Why this insistence on a term that, contrary to assurances, has not shed its negativity? It looks as if this is a matter of abjection, the embrace of disparagement. And that embrace looks very much like internalized homophobia. At all events, the term was mainly popular among academics and some movement types. Chapters of the organization Queer Nation, never very robust, seem all to have expired. The q-word never enjoyed much popularity among the gay and lesbian masses, for whom recourse to queer seemed, well, “queer.”

The subtext of the promotion of queer was a kind of PC disapproval of “assimilationism,” the tendency of many younger gay men and lesbians to adopt coupled, suburban lifestyles, little different from those of their heterosexual neighbors. As a proponent of free choice I welcome this development. By the same token, though it should not involved a historical and cultural falsification that denies the camp exuberance and nonconformism that gay men and lesbians have evolved over the generations as coping strategies. In that sense some element of queerness will always remain. What is objectionable, though, is the pars-pro-toto strategy that identifies this strand of gay tradition with the whole.
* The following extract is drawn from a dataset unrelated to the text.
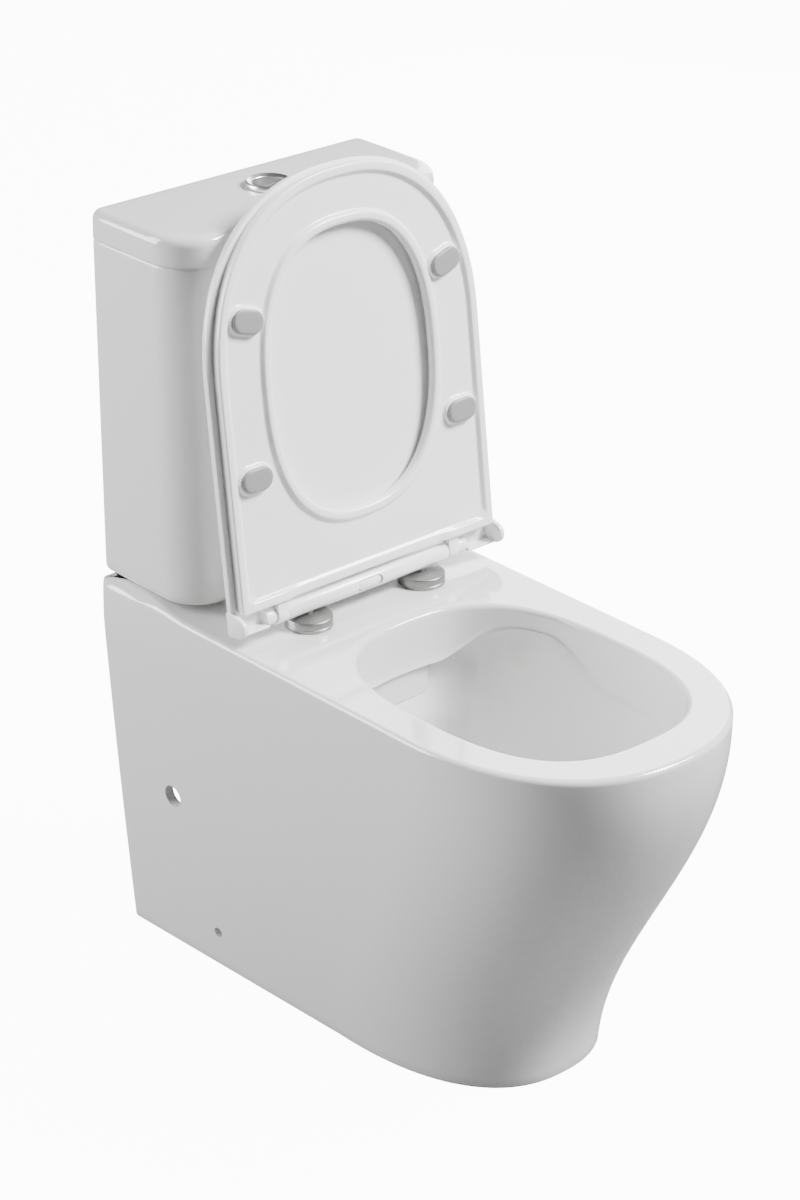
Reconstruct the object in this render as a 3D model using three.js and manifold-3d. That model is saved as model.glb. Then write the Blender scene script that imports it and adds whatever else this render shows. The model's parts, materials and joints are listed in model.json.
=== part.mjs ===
// Close coupled toilet: back-to-wall skirted pan, tank, dual flush valve, fill valve
// and a quick-release seat with a slim lid, as one three.js scene graph.
//
// Millimetres, +Z up, +Y towards the wall, -Y towards the user, +X to the user's right
// when facing the tank. The origin is on the floor, under the middle of the pan's depth.

import * as THREE from 'three';
import { mergeVertices } from 'three/addons/utils/BufferGeometryUtils.js';
import Module from 'manifold-3d';

const wasm = await Module();
wasm.setup();

// ---------------------------------------------------------------- driving dimensions

const gap = 0.3; // between pieces that rest on each other
const runClearance = 0.4; // between a moving pin and its hole
const facets = { large: 20, middle: 14, small: 10 }; // sides of a round piece, by its size

const pan = {
  depth: 665, // wall to the tip of the rim
  deckHeight: 418, // rim and deck above the floor
  platformRise: 6, // tank platform above the deck
  platformDepth: 158, // wall to the step in front of the tank
  backHalfFoot: 139.5, // half width at the wall, on the floor
  backHalfTop: 174.5, // half width at the wall, at the widest
  widestHeight: 375,
  noseHalfFoot: 128, // half width where the nose starts, on the floor
  noseHalfTop: 172.5,
  noseLength: 203, // straight side to tip
  footFromWall: 527.7, // wall to the toe on the floor
  wall: 11, // skirt thickness
  deckThick: 16,
  edge: 6, // rounded edge of the rim
};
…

The touting of queer was a powerful instance of groupthink. Faced with the tidal bilge of such a term, it was probably vain to oppose it. Eventually the expression will collapse of the weight of its own contradictions, not to mention changing fashions. Fading will probably also afflict the cumbersome alphabet soup of GLBT, LGBTQ and the like.

In a wide-ranging survey, the Amsterdam scholar Gert Hekma observes that the word queer has come to seem dated. My friend Paul Varnell expresses the hope that 2007 will see the demise of queer. Maybe it will take a little longer, though, for this moribund status to be fully established.

It looks as if we are coming full circle. The term of choice in my youth fifty years ago, the word “gay” is back in style. In fact, it never left.